We typically think of museums as zones for protecting and enshrining – you’re constantly aware of what you can and can’t touch, where you can and can’t enter, the right direction to reach your destination, or the correct information to decode an exhibit. But occasionally all this falls away, and the museum experience becomes less about feeling “cultured” and more about wonder and delight. Sometimes, the sheer capaciousness of a museum can allow for this – The Met, for instance. For all the thousands of words on the wall informing you how to understand or experience – you can also just go and get lost, get absorbed into the museum.

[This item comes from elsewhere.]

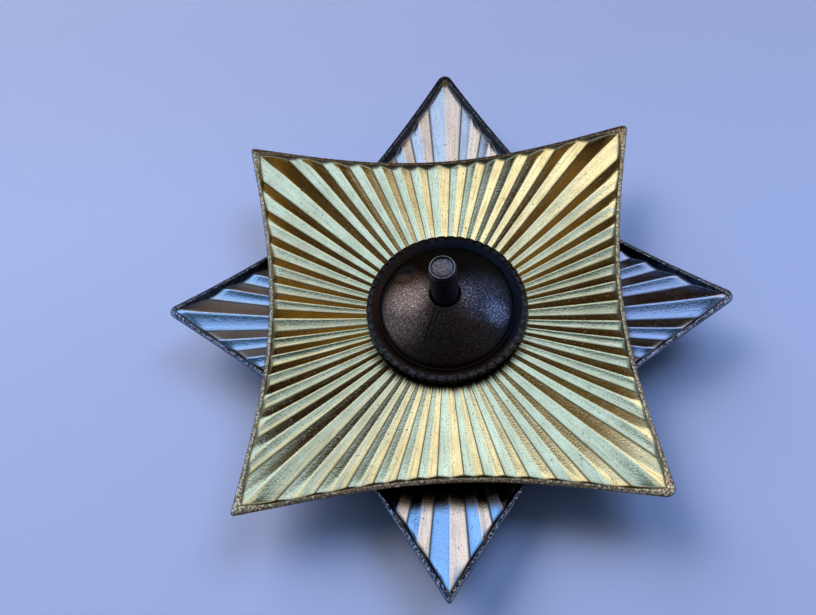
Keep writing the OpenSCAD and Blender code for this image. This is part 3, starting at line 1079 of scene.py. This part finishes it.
upright = Matrix.Rotation(math.pi / 2, 4, "X")
add_card("brown_card", (240, 110), Matrix.Translation(BROWN_PLACE * MM) @ upright, brown_dress)

# %% White card
WHITE_PLACE = Vector((36, 20, 54))


def white_dress(f, x, y, z):
    """A round card with a soft edge."""
    here = f.node("ShaderNodeCombineXYZ", {}, {"X": x, "Y": y, "Z": z})
    away = f.vectors("DISTANCE", here, WHITE_PLACE * MM, output="Value")
    return rgb(1.30, 1.25, 1.20), away.between_mm(21, 13)


facing = WHITE_PLACE.to_track_quat("Z", "Y").to_matrix().to_4x4()
add_card("white_card", (44, 44), Matrix.Translation(WHITE_PLACE * MM) @ facing, white_dress)

# %% Dark card
DARK_PLACE = Vector((0, -62, 108))


def dark_dress(f, x, y, z):
    """An oblong with soft edges."""
    share = x.between_mm(-56, -42) * x.between_mm(54, 40)
    return rgb(0.03, 0.07, 0.08), share * y.between_mm(-29, -36) * y.between_mm(-95, -85)


add_card("dark_card", (112, 70), Matrix.Translation(DARK_PLACE * MM), dark_dress)

# %% [markdown]
# ## Lamps
#
# The table's shadows come from three round lamps: warm light from the left and cool light from the right tint
# the two sides, and a wide lamp low on the left gives the long soft shadow at the lower right. The metal
# doesn't mirror them, because it has the room and the cards to mirror.

# %% Lamps
LAMP_DISTANCE = 1.2


def add_lamp(name, azimuth, elevation, size, energy, colour):
    light = bpy.data.lights.new(name, "AREA")
    light.shape = "DISK"
    light.size = size
    light.energy = energy
    light.color = colour
    lamp = bpy.data.objects.new(name, light)
    toward = Vector(direction(azimuth, elevation))
    lamp.location = toward * LAMP_DISTANCE
    lamp.rotation_euler = toward.to_track_quat("Z", "Y").to_euler()
    lamp.visible_glossy = False
    bpy.context.scene.collection.objects.link(lamp)
    print(name, "gives", energy, "W")


add_lamp("warm_lamp", -52, 53, 0.7, 28, (1.0, 0.78, 0.62))
add_lamp("cool_lamp", 45, 55, 0.7, 40, (0.5, 0.66, 1.0))
add_lamp("wide_lamp", -34, 36, 1.1, 65, (0.81, 0.815, 1.0))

A museum is only as welcoming as its willingness not to be an authority – inclusive museums are more like good stewards, accepting the fact that interpretation and meaning is living and evolving – something precarious, and playful. An institution’s commitment to loosening the controls can be a starting point for the design and the visitor experience. An experience which becomes a microcosm of the world beyond.”